Aim: Repeat everything in the material exactly.

Data:
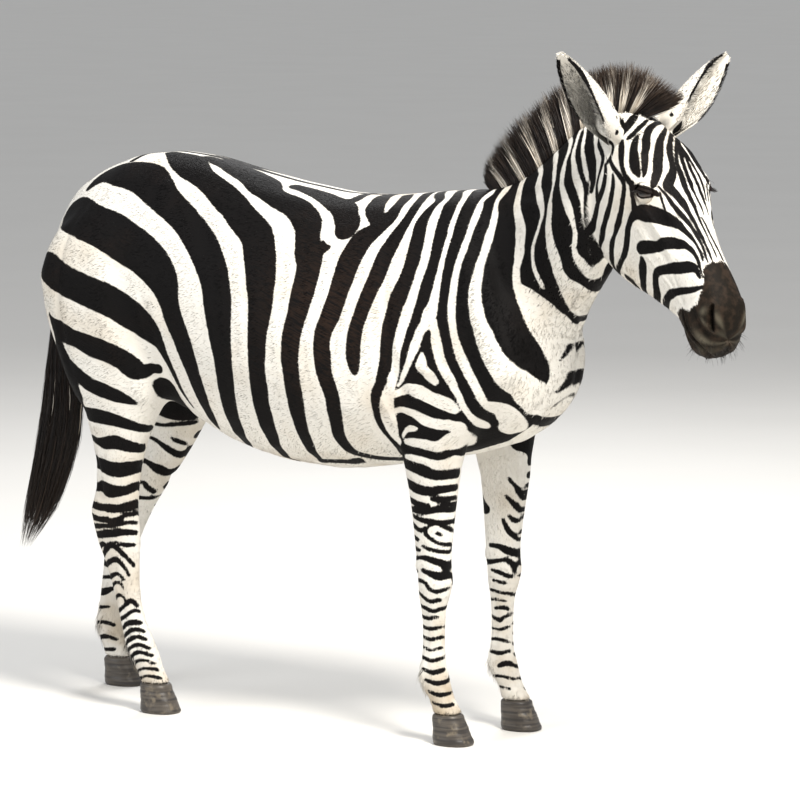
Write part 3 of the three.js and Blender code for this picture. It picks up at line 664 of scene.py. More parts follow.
def body_mark(points):
    """Signed distance in millimetres to the nearest black of the body, negative inside: stripes, with black
    painted shadow in part of the groin and at the top of the inner thighs.
    """
    x, y, z = points.T
    chart = body_chart(points)
    spine = np.abs(y)
    mark = distance_to(chart, TRUNK_STRIPES + HIND_RINGS[:2])
    ahead = x - follow(chart[:, 1], BLACK_AHEAD, 1)[0]
    black = (spine > BREAST_HALF) | (z > 800) | (x > 560)
    mark = np.minimum(mark, np.maximum(np.where(black, -ahead, 40), -40))
    mark = np.maximum(mark, -distance_to(chart, WHITE_STRIPES))
    mark = np.minimum(mark, distance_to(chart, FAR_BREAST))
    mark = np.where((x > -560) & (x < 150), np.minimum(mark, spine - DORSAL_HALF), mark)
    under = (z < 760) & (x > -330) & (x < 420)
    mark = np.where(under, np.minimum(mark, spine - BELLY_HALF), mark)
    for kind, outer, inner, level, reach in LEG_RINGS:
        for side, of_side in (("right", y < 0), ("left", y >= 0)):
            name = f"{kind}_{side}"
            on_leg = np.abs(x - leg_x(name, z)) < np.where(z < 600, 120, reach)
            near = np.flatnonzero(of_side & (z < level + 22) & on_leg)
            share = smoothstep(level + 20, level - 20, z[near])
            rings = rings_of(points[near], name, outer, inner)
            mark[near] = mark[near] * (1 - share) + rings * share
    return mark


def head_mark(points):
    """The left side mirrors the right one, apart from the forehead and the top of the nose."""
    plain = head_chart(points, mirrored=False)
    limit = np.interp(plain[:, 0], (180, 215), (74, 52))
    across = smoothstep(limit + 6, limit - 6, plain[:, 1])
    direct = distance_to(plain, HEAD_STRIPES + FAR_FACE)
    return across * direct + (1 - across) * distance_to(head_chart(points), HEAD_STRIPES) - HEAD_WIDER


def markings(points):
    """What the coat's material reads at each point."""
    share = head_share(points, 5)
    chart = head_chart(points)
    head = share > 0
    mark = body_mark(points)
    mark[head] = mark[head] * (1 - share[head]) + head_mark(points[head]) * share[head]
    muzzle = follow(chart[:, 1], MUZZLE_EDGE, 1)[0] - chart[:, 0]
    nostril = distance_to(chart, NOSTRIL, 60)
    # painted highlights on the bulges of the muzzle, kept off the nostrils' lining
    spots = [pale * hump(chart[:, 0] - a, da) * hump(chart[:, 1] - v, dv) for a, v, da, dv, pale in SNOUT_HIGHLIGHTS]
    for side in SIDES.values():
        s, w, _, gap = eye_gap(points, side)
        rim = gap - np.where(w > 0, UPPER_RIM, LOWER_RIM)
        mark = np.where(np.hypot(s, w) < 60, np.minimum(mark, rim), mark)
    x, _, z = points.T
    flank = hump(x - 130, 160) * hump(z - 960, 160)
    eye_side = hump(chart[:, 0] - 198, 34) * hump(chart[:, 1] + 92, 30)
    dirt = smoothstep(420, 60, z) * 0.8 + smoothstep(720, 620, z) * 0.3 * hump(x - 30, 330)
    return {
        "mark": mark,
        "muzzle": np.where(head, muzzle, FAR_FROM_MUZZLE),
        "olive": head * np.max(spots, 0) * (nostril > 0),
        "pit": head * smoothstep(2, -5, nostril),
        "down": smoothstep(760, 620, z) * (1 - share),
        "face": share,
        "brown": np.clip(flank + 0.6 * eye_side, 0, 1),
        "dirt": np.clip(dirt, 0, 1),
    }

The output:
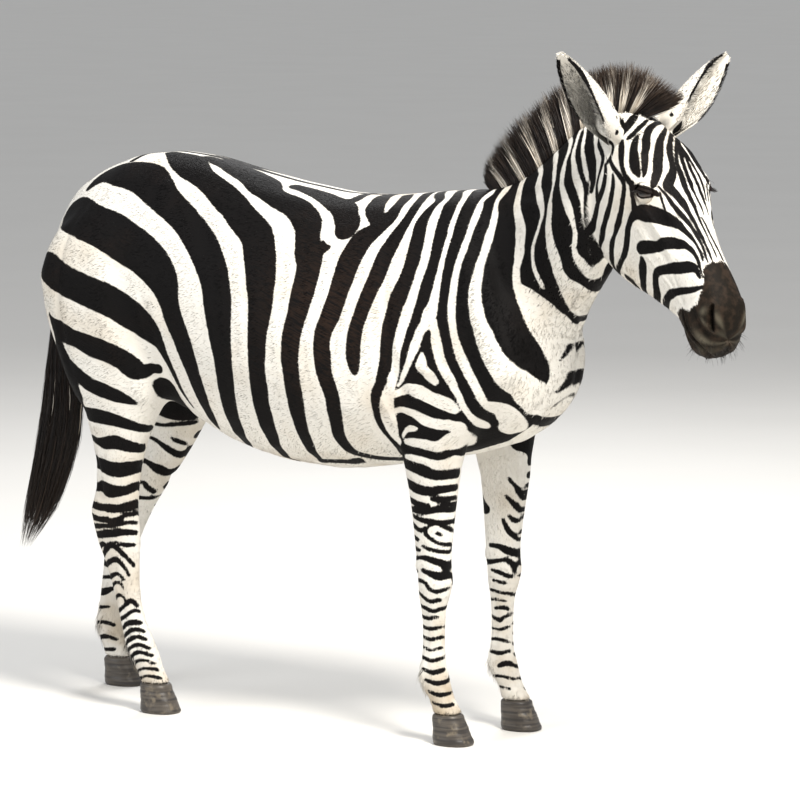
Write part 3 of the three.js and Blender code for this picture. It picks up at line 664 of scene.py. More parts follow.
def body_mark(points):
    """Signed distance in millimetres to the nearest black of the body, negative inside: stripes, with black
    painted shadow in part of the groin and at the top of the inner thighs.
    """
    x, y, z = points.T
    chart = body_chart(points)
    spine = np.abs(y)
    mark = distance_to(chart, TRUNK_STRIPES + HIND_RINGS[:2])
    ahead = x - follow(chart[:, 1], BLACK_AHEAD, 1)[0]
    black = (spine > BREAST_HALF) | (z > 800) | (x > 560)
    mark = np.minimum(mark, np.maximum(np.where(black, -ahead, 40), -40))
    mark = np.maximum(mark, -distance_to(chart, WHITE_STRIPES))
    mark = np.minimum(mark, distance_to(chart, FAR_BREAST))
    mark = np.where((x > -560) & (x < 150), np.minimum(mark, spine - DORSAL_HALF), mark)
    under = (z < 760) & (x > -330) & (x < 420)
    mark = np.where(under, np.minimum(mark, spine - BELLY_HALF), mark)
    for kind, outer, inner, level, reach in LEG_RINGS:
        for side, of_side in (("right", y < 0), ("left", y >= 0)):
            name = f"{kind}_{side}"
            on_leg = np.abs(x - leg_x(name, z)) < np.where(z < 600, 120, reach)
            near = np.flatnonzero(of_side & (z < level + 22) & on_leg)
            share = smoothstep(level + 20, level - 20, z[near])
            rings = rings_of(points[near], name, outer, inner)
            mark[near] = mark[near] * (1 - share) + rings * share
    return mark


def head_mark(points):
    """The left side mirrors the right one, apart from the forehead and the top of the nose."""
    plain = head_chart(points, mirrored=False)
    limit = np.interp(plain[:, 0], (180, 215), (74, 52))
    across = smoothstep(limit + 6, limit - 6, plain[:, 1])
    direct = distance_to(plain, HEAD_STRIPES + FAR_FACE)
    return across * direct + (1 - across) * distance_to(head_chart(points), HEAD_STRIPES) - HEAD_WIDER


def markings(points):
    """What the coat's material reads at each point."""
    share = head_share(points, 5)
    chart = head_chart(points)
    head = share > 0
    mark = body_mark(points)
    mark[head] = mark[head] * (1 - share[head]) + head_mark(points[head]) * share[head]
    muzzle = follow(chart[:, 1], MUZZLE_EDGE, 1)[0] - chart[:, 0]
    nostril = distance_to(chart, NOSTRIL, 60)
    # painted highlights on the bulges of the muzzle, kept off the nostrils' lining
    spots = [pale * hump(chart[:, 0] - a, da) * hump(chart[:, 1] - v, dv) for a, v, da, dv, pale in SNOUT_HIGHLIGHTS]
    for side in SIDES.values():
        s, w, _, gap = eye_gap(points, side)
        rim = gap - np.where(w > 0, UPPER_RIM, LOWER_RIM)
        mark = np.where(np.hypot(s, w) < 60, np.minimum(mark, rim), mark)
    x, _, z = points.T
    flank = hump(x - 130, 160) * hump(z - 960, 160)
    eye_side = hump(chart[:, 0] - 198, 34) * hump(chart[:, 1] + 92, 30)
    dirt = smoothstep(420, 60, z) * 0.8 + smoothstep(720, 620, z) * 0.3 * hump(x - 30, 330)
    return {
        "mark": mark,
        "muzzle": np.where(head, muzzle, FAR_FROM_MUZZLE),
        "olive": head * np.max(spots, 0) * (nostril > 0),
        "pit": head * smoothstep(2, -5, nostril),
        "down": smoothstep(760, 620, z) * (1 - share),
        "face": share,
        "brown": np.clip(flank + 0.6 * eye_side, 0, 1),
        "dirt": np.clip(dirt, 0, 1),
    }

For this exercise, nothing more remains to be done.